The often sweaty and disturbing Reverend spins his little girl around like a show pony in the office of Columbia Records’ executive John Hammond (Tate Donovan), but his elaborate orchestral arrangements of jazz standards are a bad match for Franklin’s gifts. She gets some tough love from mentor/rival Dinah Washington (Mary J. Blige) before being booted from her Columbia contract and heading down to Muscle Shoals with Atlantic Records legend Jerry Wexler, played with great warmth and humor by comedian Marc Maron. It’s here that “Respect” starts to really sing, giving Franklin her propers as a perfectionist in the studio. The most thrilling sequence shows her and the Muscle Shoals Band taking a busy, unremarkable demo by one of Ted’s cronies and stripping it down to the swampy, sultry “I Never Loved A Man (The Way I Love You).”
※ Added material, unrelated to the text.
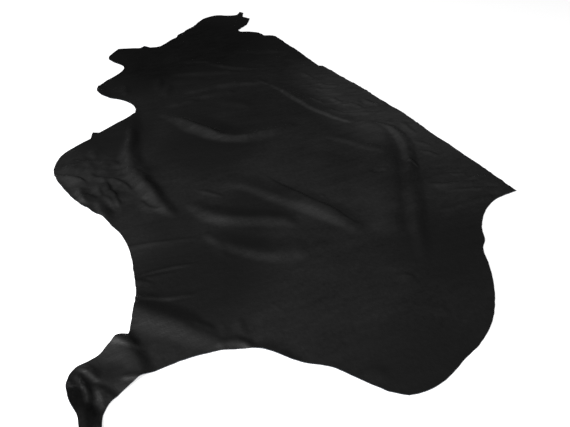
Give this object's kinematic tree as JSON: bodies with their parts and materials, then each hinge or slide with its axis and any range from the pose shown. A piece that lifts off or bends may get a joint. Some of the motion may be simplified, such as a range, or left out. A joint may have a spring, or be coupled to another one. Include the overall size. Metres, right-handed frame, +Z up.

Few films in this genre have any patience for the creative process, often treating genius as something that occurs spontaneously. The best scenes of “Respect” showcase the craft behind the art, like a contagiously jubilant bit in which Aretha and her sisters crowd around the piano re-arranging a certain Otis Redding song at three o’clock in the morning. (If it didn't actually happen that way, it should have.) The movie is strongest in this midsection, allowing Hudson to perform several numbers from Franklin’s remarkable run of late ‘60s hits nearly in their entirety. At its best “Respect” works almost like a jukebox musical, with characters saying the themes and subtext out loud in short, punchy scenes designed to send us into the next song. A wise dramatic device. Why make us sit through another fight with Ted when instead we can hear her singing “Think?”
More from WBUR
It’s one of those movies where you mark the passage of time by the new children that keep popping up around the dinner table. The screenplay, by “Fosse/Verdon” writer Tracey Scott Wilson (with a story credit for “Thelma and Louise” scribe Callie Khouri), sometimes feels like it’s checking off boxes, with Franklin’s role in the Civil Rights movement sidelined so much that her sudden support for Angela Davis feels like a scene from another movie altogether. The storytelling really stumbles when we get to the 1970s, bottoming out into an unfocused haze of alcoholism and depression before the inevitable salvation via “Amazing Grace.” (Everyone’s better off without Ted, but the back half of the movie misses Wayans’ dangerous presence. I’ve never seen the actor do anything remotely like this before, playing a more pathetic Ike Turner without the genius.)
Director Liesl Tommy is television veteran making her feature debut, and she has some fun with film stocks – especially during an amusingly stilted black-and-white television interview. (She also gives herself a cute cameo as a fan fawning over Aretha in a hotel lobby.) There are a couple of clever time transitions and stray hints of a darker, stranger movie around the margins – especially with flashbacks concerning Franklin’s childhood sexual abuse – that are never really followed up on, presumably to keep the PG-13 rating and upbeat, empowering vibe.
Hudson’s a better singer than she is an actress but fortunately the movie has her mostly expressing herself through song. Aretha Franklin’s voice is inimitable, but Hudson manages a fine tribute, raising goosebumps with her climatic performance of “Amazing Grace,” which someone in the editing room thought it would be a good idea to slap informational text cards on top of. (You’re having this transcendent musical moment and it’s interrupted by Grammy statistics and facts about the Kennedy Center Honors.) It’s an unforced error in a movie that, for all its flaws, still sends you out singing. “Respect” is good enough that you wish it were better. Just a little bit.
“Respect” opens in theaters on Friday, August 13.